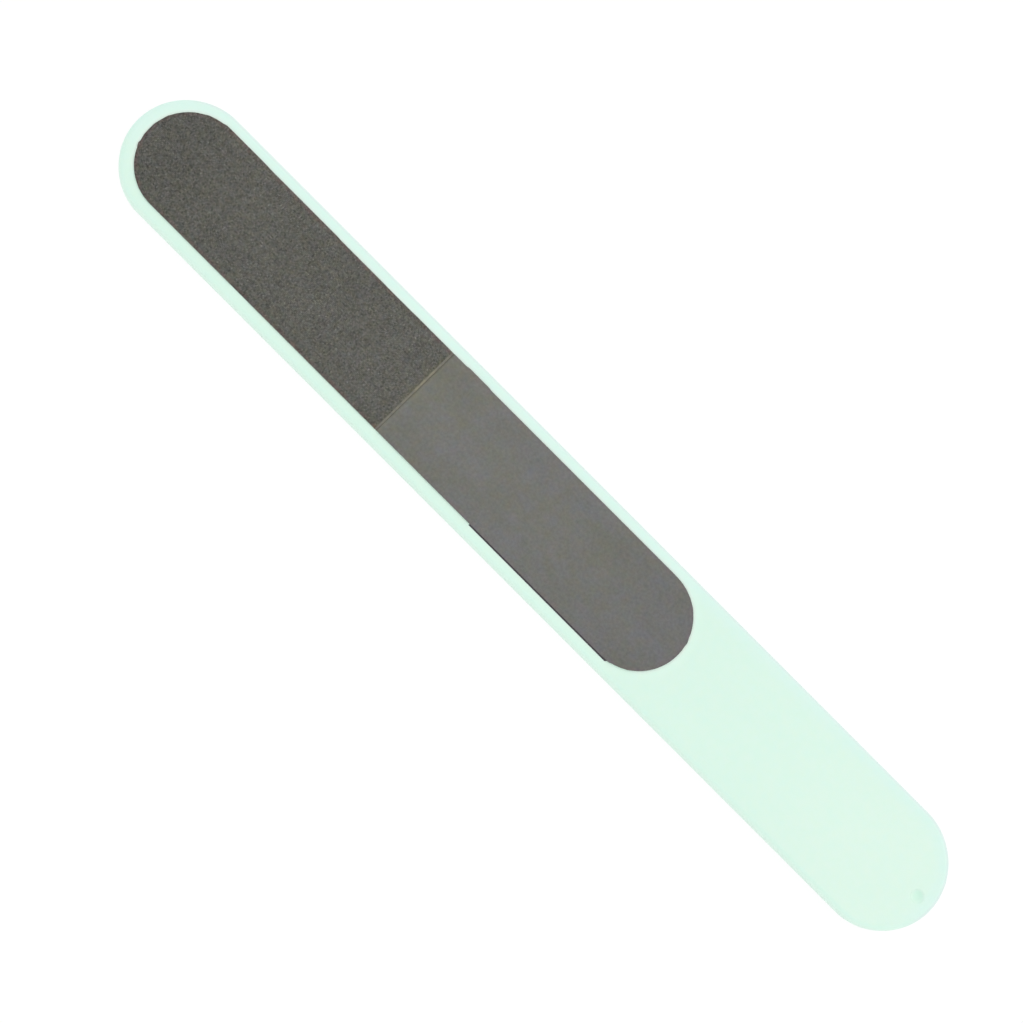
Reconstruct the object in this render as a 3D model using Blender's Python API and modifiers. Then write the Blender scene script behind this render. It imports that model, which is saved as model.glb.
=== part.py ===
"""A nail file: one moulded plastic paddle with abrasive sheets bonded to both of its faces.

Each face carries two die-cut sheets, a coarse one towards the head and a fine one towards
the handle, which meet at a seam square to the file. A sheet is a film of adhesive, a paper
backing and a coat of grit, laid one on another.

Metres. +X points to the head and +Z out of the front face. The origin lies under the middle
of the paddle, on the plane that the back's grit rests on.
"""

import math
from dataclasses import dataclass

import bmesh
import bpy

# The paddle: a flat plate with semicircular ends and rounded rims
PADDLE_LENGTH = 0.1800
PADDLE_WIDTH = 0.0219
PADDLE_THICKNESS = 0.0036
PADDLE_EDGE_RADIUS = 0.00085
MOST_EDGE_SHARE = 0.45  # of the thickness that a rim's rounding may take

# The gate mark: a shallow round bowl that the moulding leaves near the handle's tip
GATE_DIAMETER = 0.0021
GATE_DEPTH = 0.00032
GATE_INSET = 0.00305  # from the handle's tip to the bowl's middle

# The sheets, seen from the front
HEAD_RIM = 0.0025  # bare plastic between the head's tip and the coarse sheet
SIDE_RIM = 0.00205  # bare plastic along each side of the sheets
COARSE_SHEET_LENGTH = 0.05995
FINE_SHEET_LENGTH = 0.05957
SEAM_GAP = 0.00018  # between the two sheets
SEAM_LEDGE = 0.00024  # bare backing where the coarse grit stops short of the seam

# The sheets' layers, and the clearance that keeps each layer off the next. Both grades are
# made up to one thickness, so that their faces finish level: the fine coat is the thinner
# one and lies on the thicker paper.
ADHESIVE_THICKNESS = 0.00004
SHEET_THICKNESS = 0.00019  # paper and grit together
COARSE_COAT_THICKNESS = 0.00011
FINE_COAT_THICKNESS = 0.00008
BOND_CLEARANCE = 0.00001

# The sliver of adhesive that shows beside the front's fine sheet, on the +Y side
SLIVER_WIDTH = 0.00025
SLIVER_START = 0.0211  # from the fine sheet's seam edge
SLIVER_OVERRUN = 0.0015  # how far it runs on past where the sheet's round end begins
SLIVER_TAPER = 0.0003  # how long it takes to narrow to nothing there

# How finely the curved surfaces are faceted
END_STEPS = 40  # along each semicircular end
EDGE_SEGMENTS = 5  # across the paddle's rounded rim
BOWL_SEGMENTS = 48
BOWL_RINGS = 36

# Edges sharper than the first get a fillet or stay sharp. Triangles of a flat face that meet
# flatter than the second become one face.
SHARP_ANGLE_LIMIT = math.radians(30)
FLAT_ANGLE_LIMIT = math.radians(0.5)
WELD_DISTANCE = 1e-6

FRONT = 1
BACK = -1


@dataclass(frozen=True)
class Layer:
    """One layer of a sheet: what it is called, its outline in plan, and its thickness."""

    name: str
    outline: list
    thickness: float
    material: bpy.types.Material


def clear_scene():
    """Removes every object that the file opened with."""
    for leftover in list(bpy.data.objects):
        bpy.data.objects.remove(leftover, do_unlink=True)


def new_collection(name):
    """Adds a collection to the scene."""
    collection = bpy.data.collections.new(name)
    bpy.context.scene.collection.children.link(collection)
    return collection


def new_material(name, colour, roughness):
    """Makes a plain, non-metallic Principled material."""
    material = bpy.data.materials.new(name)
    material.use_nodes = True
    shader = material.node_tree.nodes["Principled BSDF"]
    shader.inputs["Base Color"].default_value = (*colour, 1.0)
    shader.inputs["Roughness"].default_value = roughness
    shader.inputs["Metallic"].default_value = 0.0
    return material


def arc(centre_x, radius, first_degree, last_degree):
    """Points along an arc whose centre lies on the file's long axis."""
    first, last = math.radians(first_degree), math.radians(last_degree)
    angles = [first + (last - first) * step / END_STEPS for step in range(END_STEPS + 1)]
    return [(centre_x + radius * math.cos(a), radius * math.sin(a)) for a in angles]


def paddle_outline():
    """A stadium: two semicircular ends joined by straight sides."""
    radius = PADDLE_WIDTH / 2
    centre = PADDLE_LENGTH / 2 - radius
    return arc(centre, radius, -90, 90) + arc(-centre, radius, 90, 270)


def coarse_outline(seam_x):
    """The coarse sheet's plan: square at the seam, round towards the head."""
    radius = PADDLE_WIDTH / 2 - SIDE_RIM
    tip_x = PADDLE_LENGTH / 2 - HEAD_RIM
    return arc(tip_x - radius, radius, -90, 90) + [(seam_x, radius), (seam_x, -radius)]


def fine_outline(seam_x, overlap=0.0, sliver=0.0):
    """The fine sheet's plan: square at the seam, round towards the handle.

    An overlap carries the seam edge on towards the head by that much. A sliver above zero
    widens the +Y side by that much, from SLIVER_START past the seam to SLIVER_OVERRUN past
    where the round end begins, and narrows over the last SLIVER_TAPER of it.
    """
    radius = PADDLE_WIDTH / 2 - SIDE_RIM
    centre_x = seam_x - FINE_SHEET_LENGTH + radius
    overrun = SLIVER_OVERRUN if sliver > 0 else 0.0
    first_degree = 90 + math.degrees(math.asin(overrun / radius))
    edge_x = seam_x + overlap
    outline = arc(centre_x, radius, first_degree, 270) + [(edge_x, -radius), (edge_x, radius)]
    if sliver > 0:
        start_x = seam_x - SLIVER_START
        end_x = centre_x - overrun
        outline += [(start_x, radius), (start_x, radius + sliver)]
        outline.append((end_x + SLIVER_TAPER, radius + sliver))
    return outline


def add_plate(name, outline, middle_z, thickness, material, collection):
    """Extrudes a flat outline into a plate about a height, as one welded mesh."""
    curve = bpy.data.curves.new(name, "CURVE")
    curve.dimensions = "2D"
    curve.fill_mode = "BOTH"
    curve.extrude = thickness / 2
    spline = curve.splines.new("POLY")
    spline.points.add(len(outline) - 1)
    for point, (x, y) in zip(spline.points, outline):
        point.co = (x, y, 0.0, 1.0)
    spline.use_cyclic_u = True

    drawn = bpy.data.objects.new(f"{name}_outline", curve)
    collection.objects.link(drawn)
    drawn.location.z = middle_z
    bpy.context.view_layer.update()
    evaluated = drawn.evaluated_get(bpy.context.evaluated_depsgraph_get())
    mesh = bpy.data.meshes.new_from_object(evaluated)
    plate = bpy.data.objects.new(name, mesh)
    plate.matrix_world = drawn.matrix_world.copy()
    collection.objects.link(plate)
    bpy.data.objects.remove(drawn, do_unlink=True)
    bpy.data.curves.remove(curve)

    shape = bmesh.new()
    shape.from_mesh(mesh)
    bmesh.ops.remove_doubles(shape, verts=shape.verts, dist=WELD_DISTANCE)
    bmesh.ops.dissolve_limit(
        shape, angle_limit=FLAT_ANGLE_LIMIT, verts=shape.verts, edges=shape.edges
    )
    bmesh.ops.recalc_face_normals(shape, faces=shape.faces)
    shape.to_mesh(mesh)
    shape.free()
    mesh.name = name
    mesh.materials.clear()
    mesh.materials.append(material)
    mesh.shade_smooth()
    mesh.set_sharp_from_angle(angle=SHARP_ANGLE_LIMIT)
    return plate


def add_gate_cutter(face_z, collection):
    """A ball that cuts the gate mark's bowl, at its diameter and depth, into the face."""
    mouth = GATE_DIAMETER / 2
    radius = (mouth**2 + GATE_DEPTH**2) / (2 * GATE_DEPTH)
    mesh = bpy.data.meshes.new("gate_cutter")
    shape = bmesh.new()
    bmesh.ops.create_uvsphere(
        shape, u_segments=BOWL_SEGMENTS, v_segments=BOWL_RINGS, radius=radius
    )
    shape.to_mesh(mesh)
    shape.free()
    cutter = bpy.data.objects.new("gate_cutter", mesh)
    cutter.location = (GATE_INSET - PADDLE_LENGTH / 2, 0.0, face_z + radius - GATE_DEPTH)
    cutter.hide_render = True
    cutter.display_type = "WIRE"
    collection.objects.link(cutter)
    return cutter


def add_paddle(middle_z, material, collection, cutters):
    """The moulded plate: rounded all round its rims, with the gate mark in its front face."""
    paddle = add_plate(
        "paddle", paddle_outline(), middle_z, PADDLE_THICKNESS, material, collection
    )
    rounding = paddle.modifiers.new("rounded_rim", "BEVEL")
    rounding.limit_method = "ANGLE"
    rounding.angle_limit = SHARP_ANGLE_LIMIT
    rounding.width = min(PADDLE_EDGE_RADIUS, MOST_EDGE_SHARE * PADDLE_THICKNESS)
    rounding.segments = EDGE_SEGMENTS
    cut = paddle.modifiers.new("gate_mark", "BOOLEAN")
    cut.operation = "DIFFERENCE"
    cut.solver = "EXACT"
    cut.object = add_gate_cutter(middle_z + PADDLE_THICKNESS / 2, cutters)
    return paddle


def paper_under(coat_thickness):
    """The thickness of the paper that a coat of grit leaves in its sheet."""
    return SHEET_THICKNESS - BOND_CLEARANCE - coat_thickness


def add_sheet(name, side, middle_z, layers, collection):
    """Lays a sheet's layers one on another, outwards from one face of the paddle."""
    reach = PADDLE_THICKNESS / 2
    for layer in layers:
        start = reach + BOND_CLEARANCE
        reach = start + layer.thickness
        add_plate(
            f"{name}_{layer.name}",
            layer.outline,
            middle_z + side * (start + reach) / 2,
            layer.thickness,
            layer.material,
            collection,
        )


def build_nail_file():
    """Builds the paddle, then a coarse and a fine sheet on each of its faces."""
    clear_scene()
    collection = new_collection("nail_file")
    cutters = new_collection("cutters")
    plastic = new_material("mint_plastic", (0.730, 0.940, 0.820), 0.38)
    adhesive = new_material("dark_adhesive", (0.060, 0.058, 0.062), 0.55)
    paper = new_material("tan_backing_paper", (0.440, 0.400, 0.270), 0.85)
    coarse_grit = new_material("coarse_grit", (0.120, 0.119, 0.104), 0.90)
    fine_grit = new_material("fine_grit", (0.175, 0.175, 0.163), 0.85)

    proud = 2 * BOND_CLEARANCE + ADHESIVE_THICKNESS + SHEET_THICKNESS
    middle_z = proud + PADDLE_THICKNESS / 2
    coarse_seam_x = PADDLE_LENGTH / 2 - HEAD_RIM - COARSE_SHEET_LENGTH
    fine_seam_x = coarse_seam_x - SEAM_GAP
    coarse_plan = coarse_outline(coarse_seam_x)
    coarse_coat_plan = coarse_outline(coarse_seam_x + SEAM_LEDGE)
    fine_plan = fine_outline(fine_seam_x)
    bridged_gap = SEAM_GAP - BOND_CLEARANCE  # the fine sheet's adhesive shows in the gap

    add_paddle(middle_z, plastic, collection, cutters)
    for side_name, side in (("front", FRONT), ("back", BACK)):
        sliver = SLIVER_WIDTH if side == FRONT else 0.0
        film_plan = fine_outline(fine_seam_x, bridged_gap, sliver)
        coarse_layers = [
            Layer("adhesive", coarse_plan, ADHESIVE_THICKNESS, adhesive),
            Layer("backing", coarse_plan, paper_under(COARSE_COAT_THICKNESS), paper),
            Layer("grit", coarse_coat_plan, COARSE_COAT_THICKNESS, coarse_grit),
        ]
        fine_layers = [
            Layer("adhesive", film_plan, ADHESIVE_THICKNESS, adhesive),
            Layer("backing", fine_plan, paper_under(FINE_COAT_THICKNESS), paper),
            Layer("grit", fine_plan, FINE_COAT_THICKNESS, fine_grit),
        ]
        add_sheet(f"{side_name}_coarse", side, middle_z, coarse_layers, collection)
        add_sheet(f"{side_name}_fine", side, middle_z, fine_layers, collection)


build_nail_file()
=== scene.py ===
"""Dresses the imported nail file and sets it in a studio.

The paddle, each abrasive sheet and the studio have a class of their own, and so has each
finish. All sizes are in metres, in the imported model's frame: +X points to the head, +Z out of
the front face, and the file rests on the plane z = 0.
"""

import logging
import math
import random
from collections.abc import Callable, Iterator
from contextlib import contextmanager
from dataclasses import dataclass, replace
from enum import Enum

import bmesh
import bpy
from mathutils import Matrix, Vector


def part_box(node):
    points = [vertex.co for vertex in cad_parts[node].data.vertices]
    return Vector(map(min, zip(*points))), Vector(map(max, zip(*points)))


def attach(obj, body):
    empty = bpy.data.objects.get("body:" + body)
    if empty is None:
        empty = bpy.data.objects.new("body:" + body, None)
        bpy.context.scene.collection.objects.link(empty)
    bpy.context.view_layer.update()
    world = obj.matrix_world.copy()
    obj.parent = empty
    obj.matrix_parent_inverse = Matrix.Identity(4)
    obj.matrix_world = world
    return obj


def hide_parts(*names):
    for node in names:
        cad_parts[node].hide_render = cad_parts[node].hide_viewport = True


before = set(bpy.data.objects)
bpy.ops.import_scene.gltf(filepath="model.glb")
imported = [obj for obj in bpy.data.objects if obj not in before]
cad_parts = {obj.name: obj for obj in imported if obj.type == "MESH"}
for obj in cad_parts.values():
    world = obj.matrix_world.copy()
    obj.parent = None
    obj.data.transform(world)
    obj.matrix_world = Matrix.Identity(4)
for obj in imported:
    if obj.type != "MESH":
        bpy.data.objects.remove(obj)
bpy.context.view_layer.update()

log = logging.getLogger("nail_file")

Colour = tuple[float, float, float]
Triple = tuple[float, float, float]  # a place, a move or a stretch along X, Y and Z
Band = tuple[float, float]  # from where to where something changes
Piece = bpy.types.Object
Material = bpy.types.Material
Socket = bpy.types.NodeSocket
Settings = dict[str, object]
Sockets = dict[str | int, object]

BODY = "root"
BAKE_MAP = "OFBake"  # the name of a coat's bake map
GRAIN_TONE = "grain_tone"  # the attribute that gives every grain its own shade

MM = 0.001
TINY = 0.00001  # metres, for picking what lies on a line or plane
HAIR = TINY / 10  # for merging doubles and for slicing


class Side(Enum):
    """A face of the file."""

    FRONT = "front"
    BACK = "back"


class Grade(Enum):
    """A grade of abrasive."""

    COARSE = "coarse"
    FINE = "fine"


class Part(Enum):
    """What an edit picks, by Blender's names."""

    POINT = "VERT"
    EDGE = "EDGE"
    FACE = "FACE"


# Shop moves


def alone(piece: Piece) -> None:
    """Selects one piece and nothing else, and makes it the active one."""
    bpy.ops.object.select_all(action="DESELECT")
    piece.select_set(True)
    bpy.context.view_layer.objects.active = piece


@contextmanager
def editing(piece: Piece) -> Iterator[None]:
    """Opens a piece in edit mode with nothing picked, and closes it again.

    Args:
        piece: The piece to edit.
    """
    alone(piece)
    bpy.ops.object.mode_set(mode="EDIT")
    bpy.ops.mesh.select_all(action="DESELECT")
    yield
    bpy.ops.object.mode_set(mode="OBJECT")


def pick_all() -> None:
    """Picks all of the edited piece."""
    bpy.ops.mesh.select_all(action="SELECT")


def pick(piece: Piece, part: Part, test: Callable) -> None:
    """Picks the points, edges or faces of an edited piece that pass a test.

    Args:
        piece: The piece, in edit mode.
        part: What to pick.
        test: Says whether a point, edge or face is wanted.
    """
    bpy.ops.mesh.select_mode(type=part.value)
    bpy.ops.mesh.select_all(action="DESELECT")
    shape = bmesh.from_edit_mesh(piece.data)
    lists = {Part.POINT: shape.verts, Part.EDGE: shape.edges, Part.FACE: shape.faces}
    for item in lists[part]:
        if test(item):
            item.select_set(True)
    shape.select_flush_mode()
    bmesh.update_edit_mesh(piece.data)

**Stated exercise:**
Set down each line of the material verbatim, from the first line through the line that contains "backing and a".

**Solution to this task:**
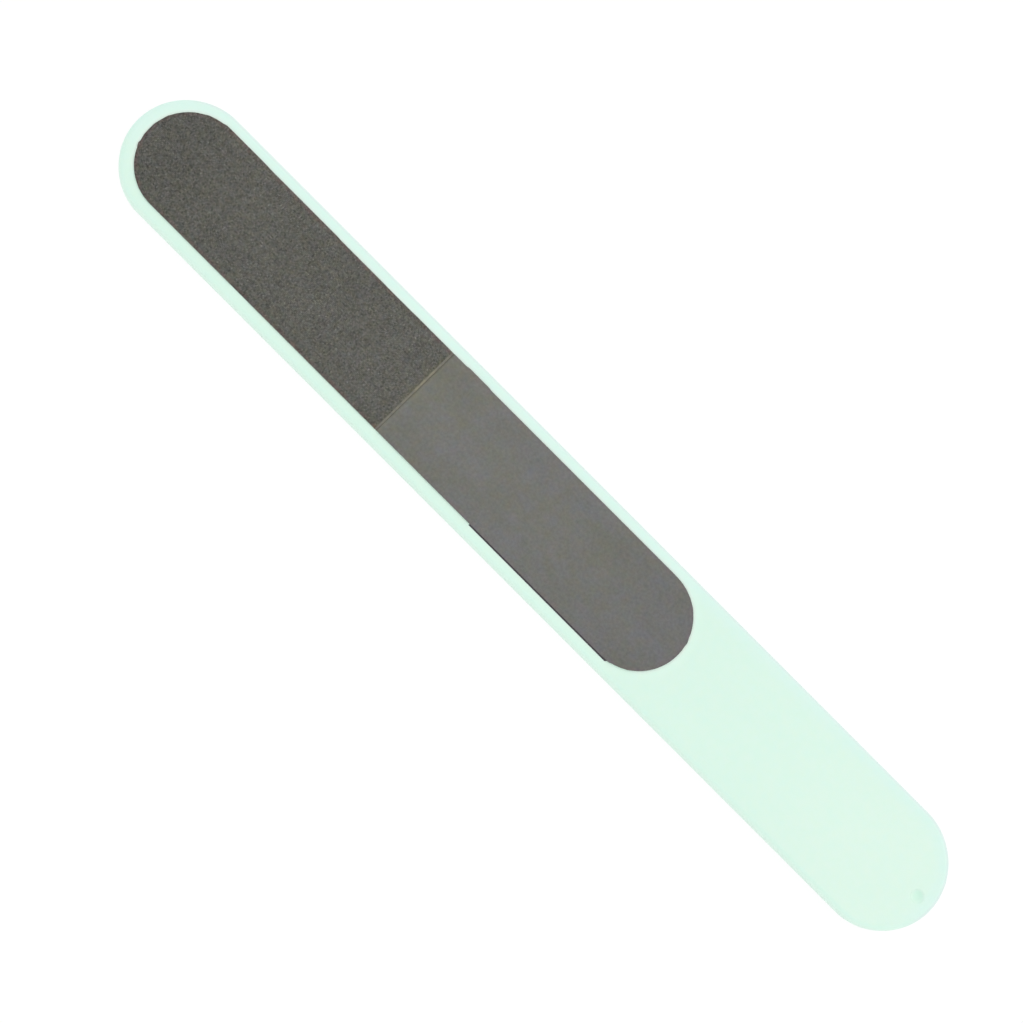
Reconstruct the object in this render as a 3D model using Blender's Python API and modifiers. Then write the Blender scene script behind this render. It imports that model, which is saved as model.glb.
=== part.py ===
"""A nail file: one moulded plastic paddle with abrasive sheets bonded to both of its faces.

Each face carries two die-cut sheets, a coarse one towards the head and a fine one towards
the handle, which meet at a seam square to the file. A sheet is a film of adhesive, a paper
backing and a coat of grit, laid one on another.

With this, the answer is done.